The Fed has hiked rates aggressively to cool down inflation, and while in theory this helps to slow down demand, it can also have the perverse effect of impairing supply. You see this phenomenon most clearly in housing, where higher rates have translated into a slower pace of new development, at a time when housing units are already seen to be in shortage.
One place that is trying to tackle this issue head on is Montgomery County, Maryland. They’ve adopted an innovative approach aimed at expanding production of affordable public housing even amid higher rates.
In a new episode of the Odd Lots podcast about Montgomery County’s affordable housing model, Zachary Marks, Chief Real Estate Officer at the Housing Opportunities Commission of Montgomery County and Paul Williams, the Executive Director for the Center for Public Enterprise discuss how what they are doing differs from other affordable housing models.
Typically, affordable housing that gets built in the United States is funded with either the Low Income Housing Tax Credit or Section 8 vouchers. Under LIHTC, housing developers in the US receive tax credits for agreeing to reserve a specific percentage of rent-restricted apartments for lower income households. Section 8 of the Housing Act of 1937 permits private landlords to receive payments of rental housing assistance on behalf of low income households in the US.
One theoretical approach to thinking about the housing affordability problem is to simply allow developers to build more homes and increase supply. Part of the problem though, again, is that in periods of higher rates this impulse diminishes, even if the demand is there. What’s more even when more housing is built, developers may be inclined to build more high end units.
“Typically the LIHTC, which is the standard way in which affordable housing is produced in this country at this point, will force a building [to be] somewhere between 80 percent and 100% affordable,” says Marks. Montgomery County has been a pioneer in thinking about what the government can do to produce more affordable housing and their solution is to use LIHTC and Section 8 vouchers while also self-financing and building mixed income properties. Montgomery County’s mixed income housing model isn’t widely practiced yet but creates an opportunity to produce extra housing availability while still supplying private income households.
In an HOC mixed income building, a majority of units are priced at market rate and some are portioned off for affordable housing. “It would basically form a condominium for the market rate units and a condominium for the low income housing tax credit units, effectively executing two transactions, even though they're effectively in the same building,” says Marks. This innovative model allowed HOC to deliver affordability in what are “otherwise class A+ majority market rate socioeconomically mixed buildings.”
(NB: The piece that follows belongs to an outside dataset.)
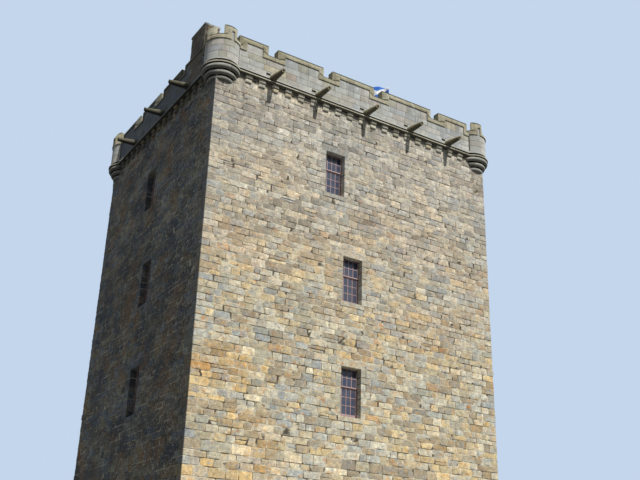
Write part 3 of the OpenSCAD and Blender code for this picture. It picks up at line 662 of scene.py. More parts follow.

A distinct aspects of these moderately priced dwelling units is that you might not even realize that a building is part of the affordable housing model. Generally, affordable housing units and properties don’t come with amenities like gyms, courtyards, rooftops and swimming pools, however, the buildings in Montgomery County run and operate like luxury condominiums. Marks and Williams explain how the HOC has historically approached affordable housing this way and view it as a “financing solution, not construction solution.” Since a majority of the units in their buildings go for market rate and only a portion are MPDUs, they strive to produce market competitive projects.
Marks says they often hear from residents that they “didn't even know this was owned by HOC” and both residents of their rent restricted units and market rate units share the same sentiment. The HOC is continuously improving on their affordable housing model and is currently using Montgomery County’s Housing Production Fund to “set some higher standards in the market around energy efficiency and even scale.”
The Montgomery County Council approved an annual appropriation to finance $100 million in bonds to produce 6,000 new housing units. These luxury buildings that house MPDUs tackle two problems at once because the government agency is able to produce more affordable housing, especially through the HPF, and developers are happy as their Class A buildings fill up with private income renters.
One of the biggest risks from a construction perspective is the permanent operating phase of a building. Once construction is done, developers have to fill their buildings with tenants and there’s always a risk of wondering how long it will take to lease it out. “When you do a project like this, if you have a third of your building at these affordable levels, HOC has a line out the door of thousands of households who are waiting for affordable housing so the lease up for affordable units is like the snap of a finger compared to market rate units,” says Williams. The amount of risk reduction that comes with market rate, luxury apartment buildings that offer MPDUs keeps both the government side and private equity side’s supply growing and Montgomery County, Maryland may have found a way to do just that.